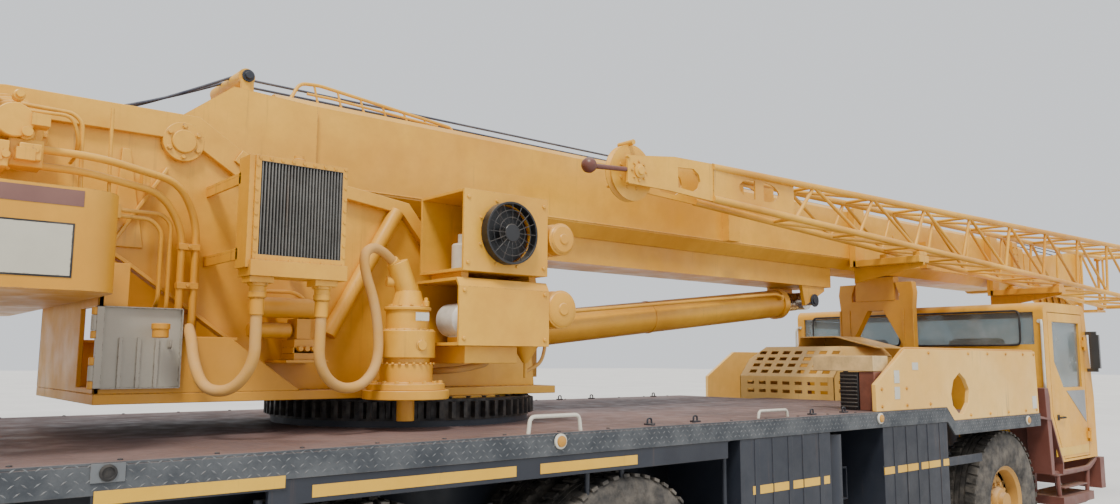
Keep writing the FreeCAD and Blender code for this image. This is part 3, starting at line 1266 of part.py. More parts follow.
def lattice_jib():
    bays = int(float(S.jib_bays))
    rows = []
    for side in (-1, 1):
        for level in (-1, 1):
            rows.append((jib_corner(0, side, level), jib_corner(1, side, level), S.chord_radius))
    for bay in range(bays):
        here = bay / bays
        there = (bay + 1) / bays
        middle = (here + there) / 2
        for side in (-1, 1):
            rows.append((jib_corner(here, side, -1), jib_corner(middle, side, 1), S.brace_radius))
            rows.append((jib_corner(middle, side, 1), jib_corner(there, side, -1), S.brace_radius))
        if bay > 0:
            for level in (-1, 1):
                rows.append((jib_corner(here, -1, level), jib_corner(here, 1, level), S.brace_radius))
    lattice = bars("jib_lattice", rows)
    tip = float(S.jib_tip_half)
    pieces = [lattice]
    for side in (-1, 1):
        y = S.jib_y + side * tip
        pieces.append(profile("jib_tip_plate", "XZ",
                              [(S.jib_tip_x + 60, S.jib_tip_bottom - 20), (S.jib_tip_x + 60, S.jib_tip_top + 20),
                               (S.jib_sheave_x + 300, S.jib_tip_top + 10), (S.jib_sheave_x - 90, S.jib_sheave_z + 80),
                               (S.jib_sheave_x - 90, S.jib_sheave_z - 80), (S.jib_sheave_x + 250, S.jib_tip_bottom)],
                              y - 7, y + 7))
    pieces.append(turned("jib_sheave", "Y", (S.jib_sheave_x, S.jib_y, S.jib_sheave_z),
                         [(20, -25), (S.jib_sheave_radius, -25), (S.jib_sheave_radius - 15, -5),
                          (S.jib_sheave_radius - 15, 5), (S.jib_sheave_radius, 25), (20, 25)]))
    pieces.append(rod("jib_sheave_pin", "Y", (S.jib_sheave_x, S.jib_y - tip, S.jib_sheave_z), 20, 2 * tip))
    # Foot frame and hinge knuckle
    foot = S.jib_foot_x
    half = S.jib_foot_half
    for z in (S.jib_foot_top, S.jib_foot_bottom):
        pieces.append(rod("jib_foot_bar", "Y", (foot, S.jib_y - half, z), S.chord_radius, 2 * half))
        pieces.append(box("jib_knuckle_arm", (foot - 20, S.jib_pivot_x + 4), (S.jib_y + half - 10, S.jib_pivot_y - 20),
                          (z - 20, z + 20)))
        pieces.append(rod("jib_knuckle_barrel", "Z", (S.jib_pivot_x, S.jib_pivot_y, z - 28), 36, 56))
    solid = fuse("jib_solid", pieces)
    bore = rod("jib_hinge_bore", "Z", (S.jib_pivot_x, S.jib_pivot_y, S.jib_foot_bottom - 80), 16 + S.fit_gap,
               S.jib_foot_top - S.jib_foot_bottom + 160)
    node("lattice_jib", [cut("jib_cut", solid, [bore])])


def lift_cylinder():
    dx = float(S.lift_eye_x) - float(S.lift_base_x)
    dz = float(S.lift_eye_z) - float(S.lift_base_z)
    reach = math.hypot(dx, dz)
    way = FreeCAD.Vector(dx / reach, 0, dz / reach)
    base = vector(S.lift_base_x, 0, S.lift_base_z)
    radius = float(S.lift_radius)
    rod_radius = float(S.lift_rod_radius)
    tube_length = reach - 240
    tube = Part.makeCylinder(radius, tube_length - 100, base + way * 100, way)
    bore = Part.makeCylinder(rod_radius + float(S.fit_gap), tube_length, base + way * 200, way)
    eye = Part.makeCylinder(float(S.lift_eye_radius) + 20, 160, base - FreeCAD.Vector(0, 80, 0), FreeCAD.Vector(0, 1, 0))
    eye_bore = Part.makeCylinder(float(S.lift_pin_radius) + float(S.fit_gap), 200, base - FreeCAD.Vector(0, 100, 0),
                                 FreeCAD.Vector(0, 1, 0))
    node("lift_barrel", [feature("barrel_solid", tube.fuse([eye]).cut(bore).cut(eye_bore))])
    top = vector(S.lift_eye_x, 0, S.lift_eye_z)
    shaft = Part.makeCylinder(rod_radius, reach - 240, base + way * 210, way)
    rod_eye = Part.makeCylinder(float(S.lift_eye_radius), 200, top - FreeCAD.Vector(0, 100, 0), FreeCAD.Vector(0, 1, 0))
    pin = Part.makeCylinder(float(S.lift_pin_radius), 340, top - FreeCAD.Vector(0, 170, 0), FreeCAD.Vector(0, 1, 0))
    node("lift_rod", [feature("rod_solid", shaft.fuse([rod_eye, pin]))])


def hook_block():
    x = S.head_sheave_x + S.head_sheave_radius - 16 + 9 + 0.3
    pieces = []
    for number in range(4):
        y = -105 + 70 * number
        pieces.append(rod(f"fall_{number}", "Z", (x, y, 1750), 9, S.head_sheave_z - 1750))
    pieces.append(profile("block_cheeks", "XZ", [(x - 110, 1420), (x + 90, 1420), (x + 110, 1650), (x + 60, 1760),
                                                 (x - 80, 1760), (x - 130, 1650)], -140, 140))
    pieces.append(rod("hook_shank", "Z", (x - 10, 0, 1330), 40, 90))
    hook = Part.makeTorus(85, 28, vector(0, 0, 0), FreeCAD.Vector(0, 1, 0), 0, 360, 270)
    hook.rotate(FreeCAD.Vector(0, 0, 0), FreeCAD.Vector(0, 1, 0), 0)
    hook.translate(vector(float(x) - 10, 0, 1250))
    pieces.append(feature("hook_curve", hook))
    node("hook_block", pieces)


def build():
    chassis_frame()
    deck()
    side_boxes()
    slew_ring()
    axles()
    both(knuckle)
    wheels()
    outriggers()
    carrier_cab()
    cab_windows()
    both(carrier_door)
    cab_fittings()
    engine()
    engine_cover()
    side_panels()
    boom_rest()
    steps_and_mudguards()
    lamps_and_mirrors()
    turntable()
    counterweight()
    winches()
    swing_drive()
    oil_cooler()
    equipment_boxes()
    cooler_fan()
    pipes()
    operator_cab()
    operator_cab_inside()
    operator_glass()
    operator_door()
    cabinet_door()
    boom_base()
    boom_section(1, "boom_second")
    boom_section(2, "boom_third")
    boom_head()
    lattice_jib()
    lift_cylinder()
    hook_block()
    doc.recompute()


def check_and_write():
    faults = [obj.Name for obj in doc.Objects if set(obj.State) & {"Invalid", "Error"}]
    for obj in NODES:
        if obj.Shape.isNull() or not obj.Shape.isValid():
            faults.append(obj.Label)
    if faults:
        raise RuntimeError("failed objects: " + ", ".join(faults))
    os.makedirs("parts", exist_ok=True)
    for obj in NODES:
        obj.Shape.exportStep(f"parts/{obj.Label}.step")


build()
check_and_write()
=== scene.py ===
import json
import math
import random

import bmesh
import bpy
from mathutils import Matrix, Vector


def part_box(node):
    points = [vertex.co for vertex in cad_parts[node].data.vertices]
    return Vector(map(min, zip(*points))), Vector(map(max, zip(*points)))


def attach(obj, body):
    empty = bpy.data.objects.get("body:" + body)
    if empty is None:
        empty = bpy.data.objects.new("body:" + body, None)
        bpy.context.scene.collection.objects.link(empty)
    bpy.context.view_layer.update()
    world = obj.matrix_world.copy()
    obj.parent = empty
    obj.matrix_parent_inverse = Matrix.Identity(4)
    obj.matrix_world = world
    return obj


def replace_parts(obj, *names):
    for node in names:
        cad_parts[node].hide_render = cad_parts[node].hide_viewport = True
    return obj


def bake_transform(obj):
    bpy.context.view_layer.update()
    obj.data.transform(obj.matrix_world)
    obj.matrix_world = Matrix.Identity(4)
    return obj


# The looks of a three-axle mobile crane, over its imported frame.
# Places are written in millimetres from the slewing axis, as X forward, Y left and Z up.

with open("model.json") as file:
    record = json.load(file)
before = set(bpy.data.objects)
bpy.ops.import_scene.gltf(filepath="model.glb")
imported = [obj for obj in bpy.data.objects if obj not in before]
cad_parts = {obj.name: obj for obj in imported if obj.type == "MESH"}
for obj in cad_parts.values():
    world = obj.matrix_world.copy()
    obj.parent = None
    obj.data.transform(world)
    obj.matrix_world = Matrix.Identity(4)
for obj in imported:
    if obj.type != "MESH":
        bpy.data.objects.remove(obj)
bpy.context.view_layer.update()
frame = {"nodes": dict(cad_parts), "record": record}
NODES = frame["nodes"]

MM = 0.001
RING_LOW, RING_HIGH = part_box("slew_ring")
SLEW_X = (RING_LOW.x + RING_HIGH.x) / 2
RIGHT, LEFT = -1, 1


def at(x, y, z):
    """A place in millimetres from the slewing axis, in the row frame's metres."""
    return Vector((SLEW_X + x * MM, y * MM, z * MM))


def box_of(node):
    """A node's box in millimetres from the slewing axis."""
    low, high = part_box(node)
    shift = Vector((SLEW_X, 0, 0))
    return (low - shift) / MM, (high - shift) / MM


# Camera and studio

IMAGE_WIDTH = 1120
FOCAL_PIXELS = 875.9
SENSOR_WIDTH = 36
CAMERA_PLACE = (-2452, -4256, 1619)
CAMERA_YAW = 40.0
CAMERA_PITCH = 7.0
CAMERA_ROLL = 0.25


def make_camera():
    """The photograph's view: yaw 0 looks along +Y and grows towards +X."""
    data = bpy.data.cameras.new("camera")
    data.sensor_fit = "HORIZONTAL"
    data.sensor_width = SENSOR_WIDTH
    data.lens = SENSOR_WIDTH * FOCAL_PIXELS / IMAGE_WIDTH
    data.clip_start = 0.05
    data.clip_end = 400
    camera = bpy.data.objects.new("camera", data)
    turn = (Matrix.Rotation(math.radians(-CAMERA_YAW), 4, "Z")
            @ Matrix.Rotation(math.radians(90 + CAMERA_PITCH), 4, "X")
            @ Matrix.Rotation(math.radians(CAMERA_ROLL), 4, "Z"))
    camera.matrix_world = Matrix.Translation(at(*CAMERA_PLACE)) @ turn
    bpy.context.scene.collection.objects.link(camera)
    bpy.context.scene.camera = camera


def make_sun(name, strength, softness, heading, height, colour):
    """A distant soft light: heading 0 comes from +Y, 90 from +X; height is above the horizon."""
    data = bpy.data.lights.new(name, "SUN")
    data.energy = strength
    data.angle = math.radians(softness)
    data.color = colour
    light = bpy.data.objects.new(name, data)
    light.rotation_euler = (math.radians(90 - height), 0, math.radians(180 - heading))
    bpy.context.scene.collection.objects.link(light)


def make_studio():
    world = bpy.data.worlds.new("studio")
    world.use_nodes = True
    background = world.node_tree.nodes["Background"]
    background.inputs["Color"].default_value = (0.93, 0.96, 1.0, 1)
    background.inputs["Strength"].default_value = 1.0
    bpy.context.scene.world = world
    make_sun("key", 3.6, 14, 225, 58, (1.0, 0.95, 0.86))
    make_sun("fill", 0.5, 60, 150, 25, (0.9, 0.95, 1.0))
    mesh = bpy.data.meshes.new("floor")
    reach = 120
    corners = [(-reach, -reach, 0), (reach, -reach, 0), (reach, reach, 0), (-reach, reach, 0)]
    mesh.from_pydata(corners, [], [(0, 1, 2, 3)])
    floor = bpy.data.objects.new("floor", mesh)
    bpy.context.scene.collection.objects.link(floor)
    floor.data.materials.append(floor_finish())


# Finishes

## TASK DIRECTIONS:
Working from the data above, extract solely the lines from the one containing "operator_cab()" through the one containing "obj.data.transform(obj.matrix_world)", exactly as they appear, both included.

## TASK RESPONSE:
    operator_cab()
    operator_cab_inside()
    operator_glass()
    operator_door()
    cabinet_door()
    boom_base()
    boom_section(1, "boom_second")
    boom_section(2, "boom_third")
    boom_head()
    lattice_jib()
    lift_cylinder()
    hook_block()
    doc.recompute()


def check_and_write():
    faults = [obj.Name for obj in doc.Objects if set(obj.State) & {"Invalid", "Error"}]
    for obj in NODES:
        if obj.Shape.isNull() or not obj.Shape.isValid():
            faults.append(obj.Label)
    if faults:
        raise RuntimeError("failed objects: " + ", ".join(faults))
    os.makedirs("parts", exist_ok=True)
    for obj in NODES:
        obj.Shape.exportStep(f"parts/{obj.Label}.step")


build()
check_and_write()
=== scene.py ===
import json
import math
import random

import bmesh
import bpy
from mathutils import Matrix, Vector


def part_box(node):
    points = [vertex.co for vertex in cad_parts[node].data.vertices]
    return Vector(map(min, zip(*points))), Vector(map(max, zip(*points)))


def attach(obj, body):
    empty = bpy.data.objects.get("body:" + body)
    if empty is None:
        empty = bpy.data.objects.new("body:" + body, None)
        bpy.context.scene.collection.objects.link(empty)
    bpy.context.view_layer.update()
    world = obj.matrix_world.copy()
    obj.parent = empty
    obj.matrix_parent_inverse = Matrix.Identity(4)
    obj.matrix_world = world
    return obj


def replace_parts(obj, *names):
    for node in names:
        cad_parts[node].hide_render = cad_parts[node].hide_viewport = True
    return obj


def bake_transform(obj):
    bpy.context.view_layer.update()
    obj.data.transform(obj.matrix_world)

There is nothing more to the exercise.